Tickets: Free opening. Regular gallery admission: $13 adults, $11 seniors and students, $2.50 youth, children and members free. (Admission for youth free while B.C. schools remain closed).


The camera shifts between rooms in an unoccupied apartment, in the piece of video art that first drew attention to Hiraki Sawa.

But in the mundane spaces — among them a bathtub, an unmade bed and a narrow hallway — is something fantastical. Miniature passenger flights take off from the carpet, float through doorways and land on table tops.

Dwellings is simple, and there are many interpretations.

But video artist Sawa said the typical feedback from audiences who see the piece is that it reminds them of what it was like to have an active imagination as a child. And memory, it turns out, is a theme that ties many of Sawa’s works together in a new exhibition at the Art Gallery of Greater Victoria.

Organized by chief curator Michelle Jacques, it is the first comprehensive Canadian exhibition of Sawa’s work, according to the gallery.

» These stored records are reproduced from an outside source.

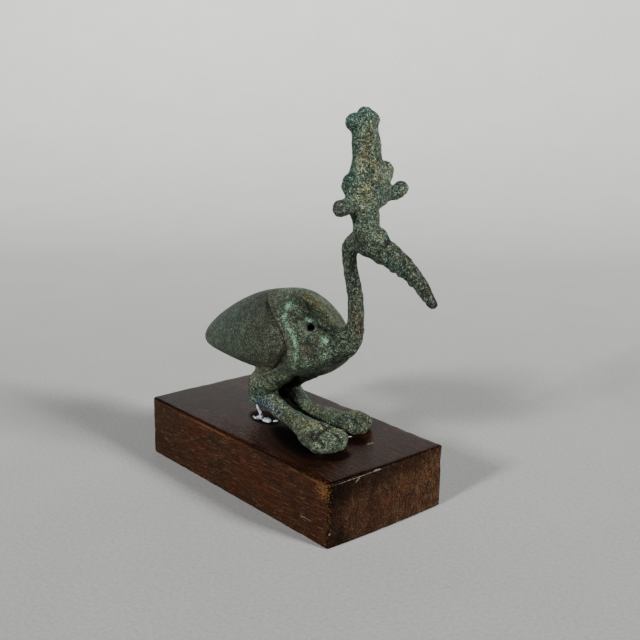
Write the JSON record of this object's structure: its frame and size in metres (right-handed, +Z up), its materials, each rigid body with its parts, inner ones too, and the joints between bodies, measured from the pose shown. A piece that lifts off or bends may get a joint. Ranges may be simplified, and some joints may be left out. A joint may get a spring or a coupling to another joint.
{
  "type": "ibis statuette",
  "caption": "Small cast bronze ibis with a long curved beak and a tall horned crown, squatting on a rectangular varnished wooden block, held by a dab of clear glue.",
  "frame": {"origin": "centre of the wooden block's underside", "axes": "+Z up, +X the way the bird faces along the block's long side, +Y to the bird's left"},
  "size_m": [0.1058, 0.046, 0.1195],
  "materials": {
    "bronze": "grainy grey-green patina with teal and ochre patches, smoother on the wings",
    "varnished_wood": "dark reddish-brown satin varnish, worn on the edges",
    "clear_glue": "clear glossy adhesive"
  },
  "bodies": {
    "root": {"ibis": "bronze", "wooden_base": "varnished_wood", "mounting_glue": "clear_glue"}
  },
  "joints": []
}
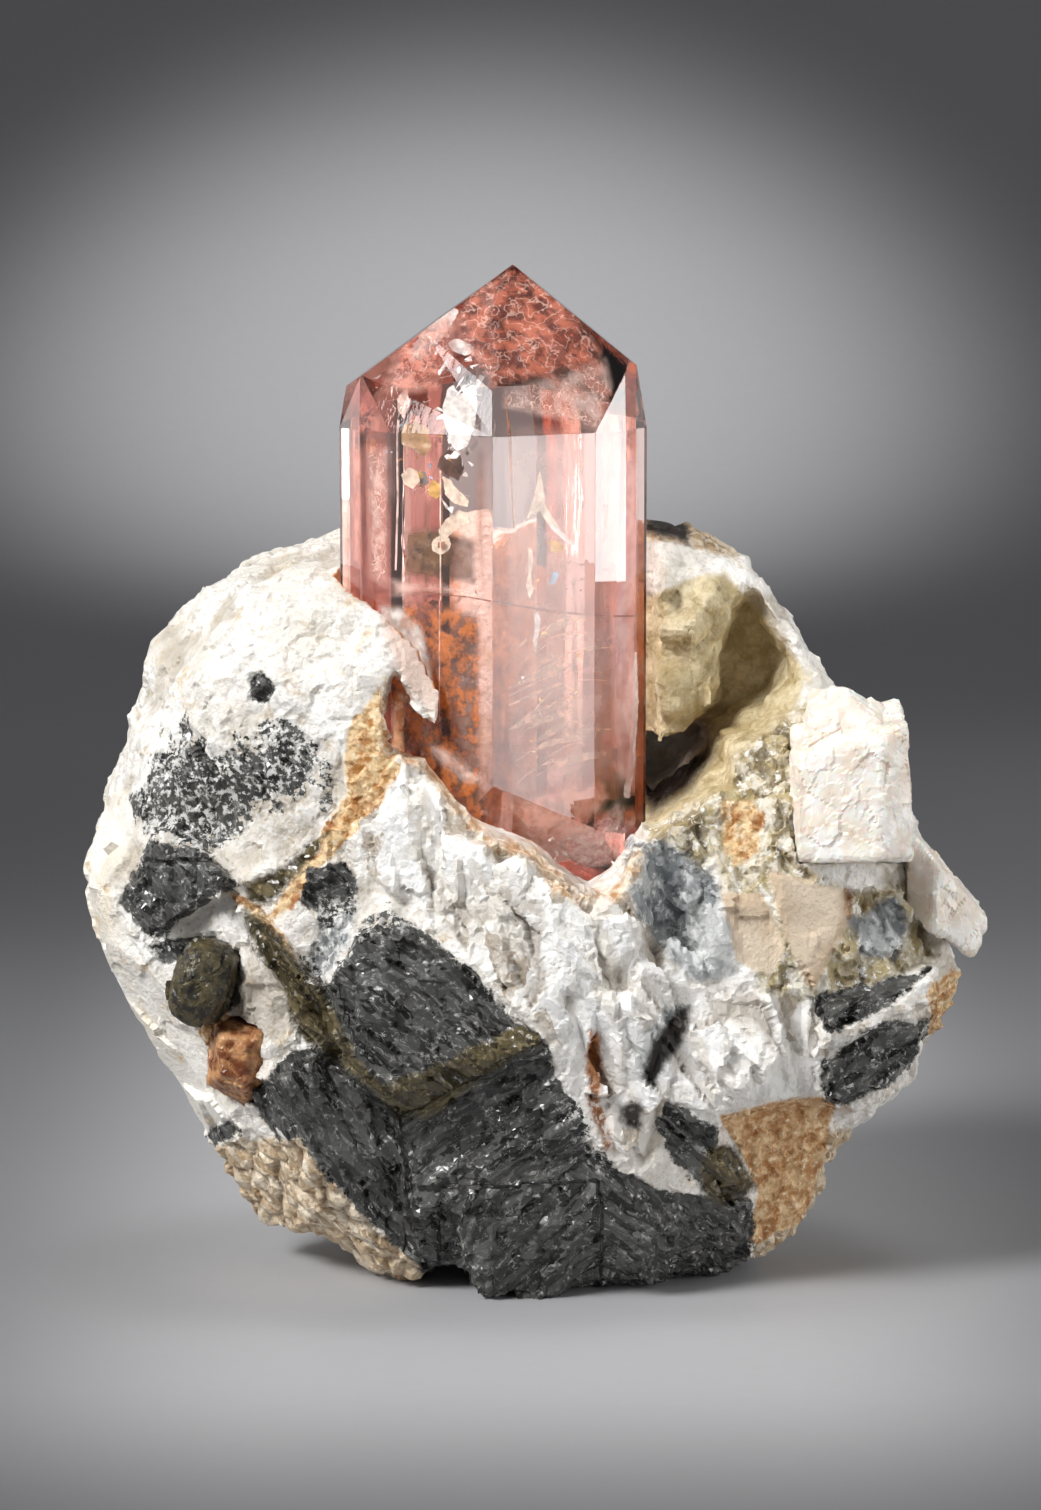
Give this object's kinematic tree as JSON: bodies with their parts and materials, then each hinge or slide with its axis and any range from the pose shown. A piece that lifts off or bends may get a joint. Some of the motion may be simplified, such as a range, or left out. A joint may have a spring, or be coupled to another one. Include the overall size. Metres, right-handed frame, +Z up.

Sawa, 37, was born in Japan, but moved to London, England, to attend art school. He studied sculpture at both the undergraduate and graduate levels, but began creating video art during grad school. His sculpture experience has affected the way he presents the shows, he said — he imagines the gallery space in three dimensions as part of the installation.

His video work — often quiet, sometimes dark and sometimes magical — covers a wide variety of themes from psychology to migration and sense of time and place.

If there’s a theme to the show, Sawa said it might be memory.

“The reason I started having an interest in memory is because people would come up to be saying … that [Dwellings] was like a child-like dream, things you used to imagine,” he said.

“So I started thinking about what memory does to people.”

His inspiration for Dwellings, which he created in 2002, came from his own childhood memories. His grandmother instilled a love of airplanes in him by taking him to the airport to watch planes take off.

But an event in 2007 made him consider memory directly and shifted his artistic focus. A friend from Japan who also lived in London experienced unexplained amnesia.

“He suddenly got amnesia. Went to sleep for 20 minutes or so and woke up with nothing,” Sawa said.

The friend had taken a nap during work and his co-workers thought he was joking.

“He said: ‘Who am I? Where am I? What am I doing here?’”

Doctors have not identified what caused the amnesia, Sawa said. But his memory has yet to return. For the past few years, Sawa has continued to visit him — a surreal experience when he has a decade of history with the friend.

“We’ve been friends for over 10 years, but for him I’m a new friend,” Sawa said.

The experience sparked a collection of works called Figment. In Lineament (2012), a man moves through a worn apartment.

“Like the intricate clock-like mechanisms that appear before and around him, his memories unravel and snap back together. The grooves of an LP record uncoil to become a line, then travel around in this liberated but perhaps indecipherable form,” says a description from the James Cohan Gallery, which represents Sawa in New York City.

Sawa said the works are open to interpretation.

“It’s not really specific. I just want people to come see the show and I’m hoping people enjoy it.”